EXTRACTED MATERIAL:
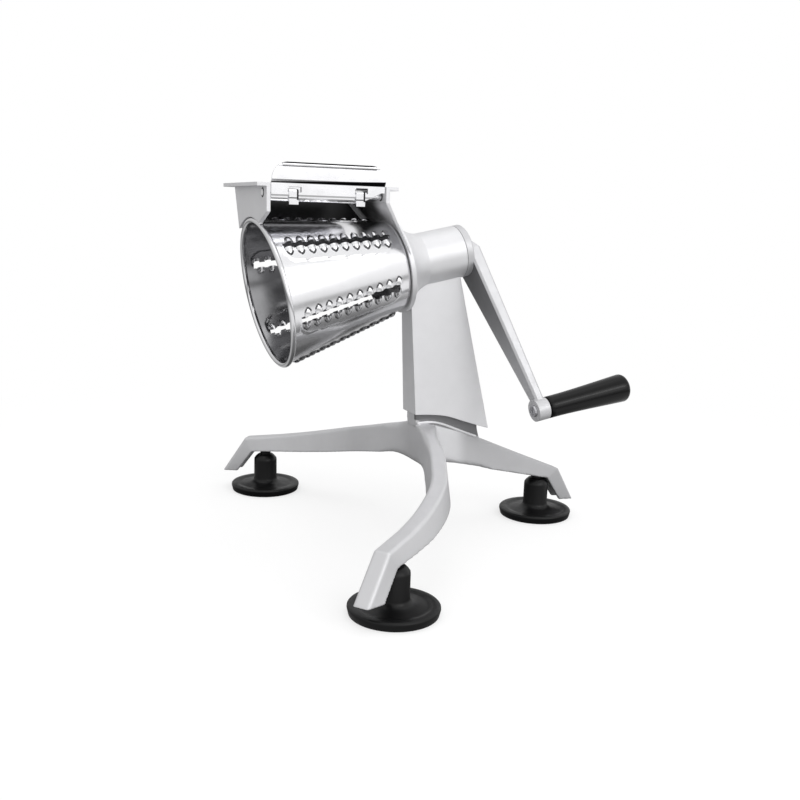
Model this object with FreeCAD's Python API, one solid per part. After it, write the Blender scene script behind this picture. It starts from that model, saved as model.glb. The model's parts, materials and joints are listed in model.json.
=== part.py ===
import FreeCAD
import Part
import math
import os

# Rotary drum shredder on a three-legged suction base. Millimetres, +Z up, floor at z = 0.
# While building, x = 0 is the mouth-side edge of the column and y = 0 the plane of the shaft.
# +X points to the crank, -Y to the open front of the hopper.

# ---- drum shaft line ----
SHAFT_TILT = 11.7            # degrees, rising towards the crank
SHAFT_HEIGHT = 236.4         # shaft line above the floor at x = 0

# ---- drum: positions are measured along the shaft from x = 0, crank side positive ----
DRUM_MOUTH_S = -130.4
DRUM_END_S = -21.9
DRUM_MOUTH_R = 58.4
DRUM_END_R = 36.9
DRUM_WALL = 0.9
RIM_BEAD_R = 2.1             # rolled lip, section radius
RIM_BEAD_RING_R = 58.1
DRUM_BASE_T = 1.6
SOCKET_R = 13.0
SOCKET_LEN = 15.0
DRUM_KNOB_R = 9.5            # screw that holds the drum on the shaft
DRUM_KNOB_T = 9.0
TOOTH_BANDS = 6
FIRST_BAND_ANGLE = 45.0      # from the top, towards the front
TEETH_PER_ROW = 10
FIRST_TOOTH_S = -116.5
TOOTH_PITCH = 9.3
SLOT_HALF_W = 1.6            # half the width of the slot between the two rows of a band
TOOTH_HALF_W = 3.5
TOOTH_LEN = 6.0              # round the drum, away from the slot
TOOTH_H = 2.4                # above the outside of the cone
TOOTH_ROOT = 1.1             # how far the tooth reaches into the wall
TOOTH_WALL = 0.6
TOOTH_TAPER = 0.45           # width at the far end, as a share of the width at the slot
TOOTH_ARCH = [(-1.0, 0.0), (-0.8, 0.72), (-0.38, 1.0), (0.38, 1.0), (0.8, 0.72), (1.0, 0.0)]
DRIVE_SQUARE = 9.0
DRIVE_CLEARANCE = 0.05

# ---- shaft, bushes and their fits ----
SHAFT_R = 6.5
BUSH_R = 10.0
BUSH_FLANGE_R = 12.5
BUSH_FLANGE_T = 1.5
BUSH_LEN = 16.0
RUNNING_FIT = 0.05           # radial
WASHER_T = 1.0
DRUM_GAP = 1.0               # drum base to the bell

# ---- bell and barrel of the body casting ----
BELL_R = 39.5
BELL_T = 3.7
BELL_FILLET_MID_S = -9.0
BELL_FILLET_MID_R = 28.6
BELL_FILLET_END_S = 4.0
BARREL_R = 22.2
BARREL_END_S = 39.3

# ---- hopper ----
RIM_Z = 295.0
RIM_T = 2.8
RIM_W = 7.2
HOPPER_LEFT_X = -141.3
HOPPER_RIGHT_X = -43.5
HOPPER_FRONT_Y = -44.2
HOPPER_BACK_Y = 47.7
HOPPER_WALL = 3.0
BACK_WALL_FOOT_Y = 30.0      # outer face of the back wall at its foot
BACK_WALL_FOOT_Z = 253.0
RIGHT_WALL_STRAIGHT_Z = 283.0
BELL_ARC_HALF_ANGLE = 75.0   # where the right wall runs into the bell, from the top
FLARE_STEPS = 13
FLARE_RUN = 0.56             # sideways run of the flare for each mm down, at the back wall
DRUM_CLEARANCE = 1.7
RIM_CLEARANCE = 2.4
CORNER_CUT_Z = 274.1
CORNER_CUT_MID_Y = -37.0
CORNER_CUT_MID_Z = 271.0
CORNER_CUT_END_Y = -24.0
CORNER_CUT_END_Z = 265.5

# ---- column sleeve and the post inside it ----
COLUMN_LEFT_X_TOP = -8.1
COLUMN_RIGHT_X_FOOT = 71.5
COLUMN_RIGHT_X_TOP = 36.4
COLUMN_FOOT_HALF_D = 13.3
COLUMN_TOP_HALF_D = 9.0
COLUMN_FOOT_Z = 90.6         # lowest corner, crank side
COLUMN_TOP_Z = 236.0
COLUMN_LEFT_FOOT_Z = 106.6
SKIRT_WAVE = [(18.7, 105.4), (31.8, 103.2), (45.2, 98.7), (60.0, 93.9)]
POST_LEFT_X = 2.4
POST_RIGHT_X_FOOT = 65.6
POST_RIGHT_X_TOP = 43.9
POST_FOOT_Z = 84.0
POST_TOP_Z = 168.0
POST_FOOT_HALF_D = 9.6
POST_TOP_HALF_D = 7.2
SLEEVE_FIT = 0.05
POST_STEP_X = 4.9
POST_STEP_D = 0.8
BEAD_R = 1.1
POST_BELOW_BEAD = 3.0        # where the post ends in the hub of the legs
BEAD_LINE = [(3.5, 98.3), (10.0, 99.0), (17.5, 98.7), (26.6, 96.6), (36.6, 92.6), (46.8, 88.3), (61.0, 83.0)]

# ---- clamp screws through the crank-side wall of the column ----
CLAMP_SCREW_R = 3.0
CLAMP_SCREW_Z = 118.0
CLAMP_HEAD_R = 5.0
CLAMP_HEAD_T = 3.4
CLAMP_SCREW_LEN = 15.0

# ---- legs: x, y, top, underside, half width at the top, outer and inner half width at the underside ----
CURVED_LEG = [
    (12.5, 0.0, 98.0, 61.5, 10.0, 13.0, 8.6),
    (11.2, -12.0, 96.4, 61.8, 8.0, 11.6, 7.4),
    (8.6, -23.4, 93.0, 62.5, 6.4, 10.6, 7.2),
    (5.6, -38.3, 88.9, 61.2, 6.2, 9.8, 8.2),
    (0.4, -56.2, 83.9, 58.3, 6.2, 9.4, 9.4),
    (-6.7, -73.6, 78.9, 55.0, 6.2, 9.2, 9.8),
    (-15.8, -93.0, 73.5, 51.0, 6.2, 9.8, 10.0),
    (-29.5, -111.5, 67.7, 47.2, 6.2, 10.4, 9.8),
    (-50.4, -133.3, 60.9, 43.4, 6.2, 10.6, 9.6),
    (-71.0, -151.0, 56.0, 41.0, 6.2, 9.8, 9.2),
]
CURVED_KNEE_TOP = (-97.5, -171.0, 51.5)
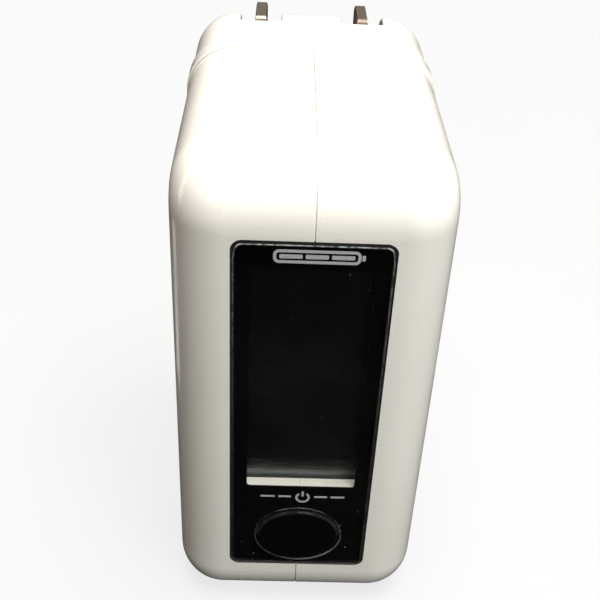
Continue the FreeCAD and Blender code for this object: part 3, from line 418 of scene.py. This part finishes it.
def pouch_foil():
    """Satin cell pouch, softly dimpled and creased."""
    s = Shader("pouch_foil")
    creases = s.noise(5 * MM, 5.0, (1.0, 1.0, 0.6), 0.6)
    s.set(base_color=s.blend(creases, (0.62, 0.63, 0.65), (0.50, 0.51, 0.53)), metallic=1.0)
    s.set(roughness=s.ramp(s.noise(0.5 * MM, 3.0), 0.3, 0.7, 0.24, 0.38))
    s.set(normal=s.bump(creases, 0.12 * MM))
    return s.material


def wound_tape():
    """Yellow transformer tape with its lapped edges."""
    s = Shader("wound_tape")
    laps = s.ramp(s.bands(0.32 * MM, "X"), 0.42, 0.5)
    s.set(base_color=s.blend(laps, (0.66, 0.42, 0.045), (0.52, 0.31, 0.03)))
    s.set(roughness=s.ramp(s.noise(1.2 * MM, 3.0), 0.3, 0.7, 0.28, 0.42))
    s.set(normal=s.bump(s.add(laps, s.noise(1.5 * MM, 2.0)), 0.03 * MM))
    return s.material


def foam():
    """Dark open-cell foam."""
    s = Shader("foam")
    pores = s.cells(0.45 * MM)
    s.set(base_color=s.blend(s.ramp(pores, 0.1, 0.6), (0.008, 0.008, 0.008), (0.045, 0.045, 0.046)))
    s.set(roughness=0.9, normal=s.bump(pores, 0.12 * MM))
    return s.material


def wire_cover(name, colour):
    """Slightly uneven wire insulation."""
    s = Shader(name)
    wavy = s.noise(0.9 * MM, 3.0)
    s.set(base_color=s.blend(wavy, colour, tuple(0.7 * c for c in colour)))
    s.set(roughness=s.ramp(wavy, 0.3, 0.7, 0.32, 0.5), normal=s.bump(wavy, 0.01 * MM))
    return s.material


def paint(material, *nodes):
    """Gives CAD nodes a material, in their own material slots."""
    for node in nodes:
        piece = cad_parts[node]
        if not piece.material_slots:
            piece.data.materials.append(material)
        for slot in piece.material_slots:
            slot.material = material


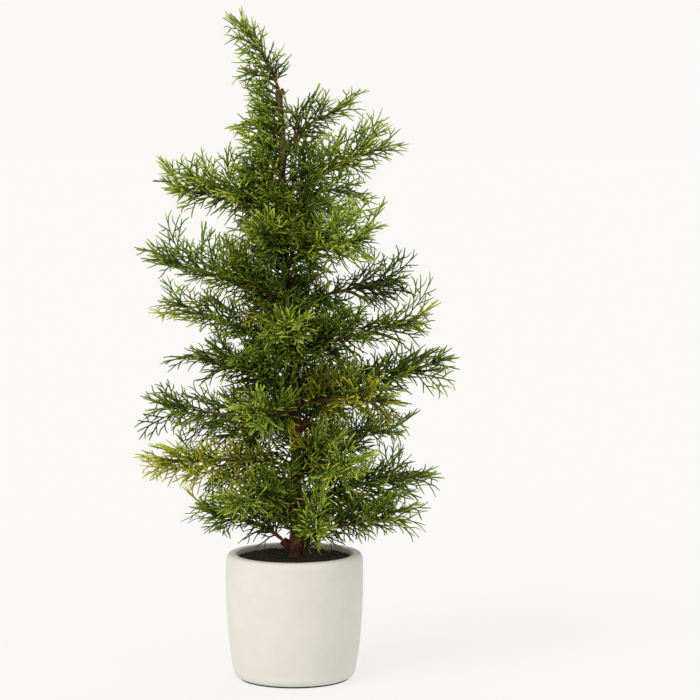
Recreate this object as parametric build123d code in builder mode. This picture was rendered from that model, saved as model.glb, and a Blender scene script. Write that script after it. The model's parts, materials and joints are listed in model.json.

WHAT THE TASK ASKS:
Only the lines from the first line of the material above through the line that contains "DRIVE_CLEARANCE = 0.05" should be quoted, each one exactly.

OUTPUT BELOW:
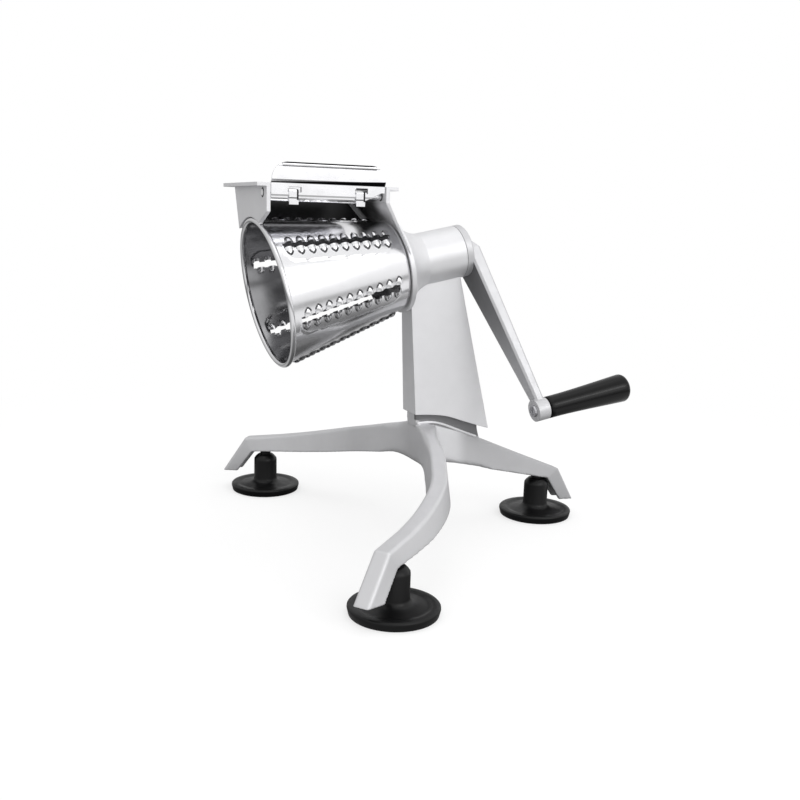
Model this object with FreeCAD's Python API, one solid per part. After it, write the Blender scene script behind this picture. It starts from that model, saved as model.glb. The model's parts, materials and joints are listed in model.json.
=== part.py ===
import FreeCAD
import Part
import math
import os

# Rotary drum shredder on a three-legged suction base. Millimetres, +Z up, floor at z = 0.
# While building, x = 0 is the mouth-side edge of the column and y = 0 the plane of the shaft.
# +X points to the crank, -Y to the open front of the hopper.

# ---- drum shaft line ----
SHAFT_TILT = 11.7            # degrees, rising towards the crank
SHAFT_HEIGHT = 236.4         # shaft line above the floor at x = 0

# ---- drum: positions are measured along the shaft from x = 0, crank side positive ----
DRUM_MOUTH_S = -130.4
DRUM_END_S = -21.9
DRUM_MOUTH_R = 58.4
DRUM_END_R = 36.9
DRUM_WALL = 0.9
RIM_BEAD_R = 2.1             # rolled lip, section radius
RIM_BEAD_RING_R = 58.1
DRUM_BASE_T = 1.6
SOCKET_R = 13.0
SOCKET_LEN = 15.0
DRUM_KNOB_R = 9.5            # screw that holds the drum on the shaft
DRUM_KNOB_T = 9.0
TOOTH_BANDS = 6
FIRST_BAND_ANGLE = 45.0      # from the top, towards the front
TEETH_PER_ROW = 10
FIRST_TOOTH_S = -116.5
TOOTH_PITCH = 9.3
SLOT_HALF_W = 1.6            # half the width of the slot between the two rows of a band
TOOTH_HALF_W = 3.5
TOOTH_LEN = 6.0              # round the drum, away from the slot
TOOTH_H = 2.4                # above the outside of the cone
TOOTH_ROOT = 1.1             # how far the tooth reaches into the wall
TOOTH_WALL = 0.6
TOOTH_TAPER = 0.45           # width at the far end, as a share of the width at the slot
TOOTH_ARCH = [(-1.0, 0.0), (-0.8, 0.72), (-0.38, 1.0), (0.38, 1.0), (0.8, 0.72), (1.0, 0.0)]
DRIVE_SQUARE = 9.0
DRIVE_CLEARANCE = 0.05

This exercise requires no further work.